Mr. Annan said he also expects a solution soon to the kidnapping of two Israeli soldiers by Hezbollah fighters, who triggered the month-long war with a cross border raid that also killed several Israeli soldiers.

European nations have committed nearly 9,000 troops to the U.N. force in south Lebanon, known as UNIFIL, and Mr. Annan says he expects the first phase of 3,500 troops to arrive very soon. A small contingent of French soldiers has already arrived in the country.

Mr. Annan says he expects Islamic countries to contribute troops to UNIFIL. Israel says it does not want Muslim countries to participate if they do not have diplomatic relations with Jerusalem. Malaysia and Indonesia have volunteered to take part but do not have diplomatic ties with Israel.

Lebanese Prime Minister Fuad Siniora says he fully supports the U.N. resolution.

"Lebanon as well is committed that its army of 15,000 - strong will be deployed in the south, and we are very keen on our full control of our borders," said Fuad Siniora.

Israel has called for the UNIFIL force to deploy along the Lebanese-Syrian border, but Mr.
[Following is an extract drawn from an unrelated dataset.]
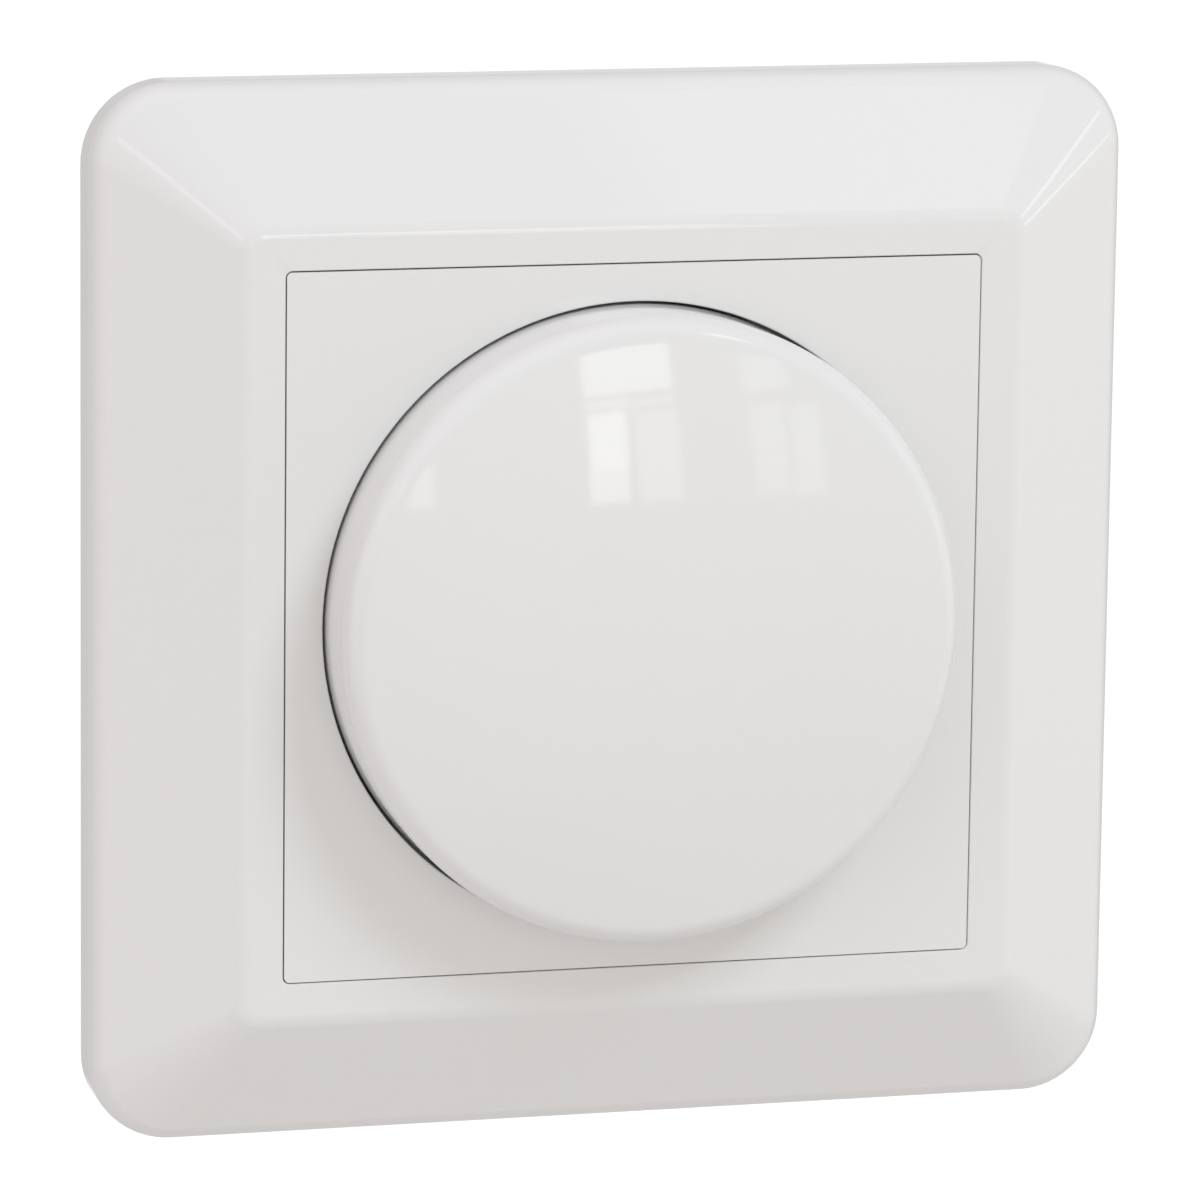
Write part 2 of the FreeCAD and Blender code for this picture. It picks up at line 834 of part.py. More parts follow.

Annan and Mr. Siniora said there are no plans for such a deployment. The Lebanese army will be responsible for security along the border and prevention of arms smuggling.

Mr. Annan said he hopes neighboring states will fully cooperate in resolving issues related to the borders. He said he would take this up during his tour of the region. He goes to Syria on Thursday.

After his meetings, Mr. Annan toured the southern Shiite suburbs of Beirut that sustained heavy damage during 34 days of Israeli airstrikes. He also paid a visit to the grave of slain former Prime Minister Rafik Hariri. The United Nations is leading an investigation into who is responsible for the car bomb attack that killed the former Lebanese leader in 2004.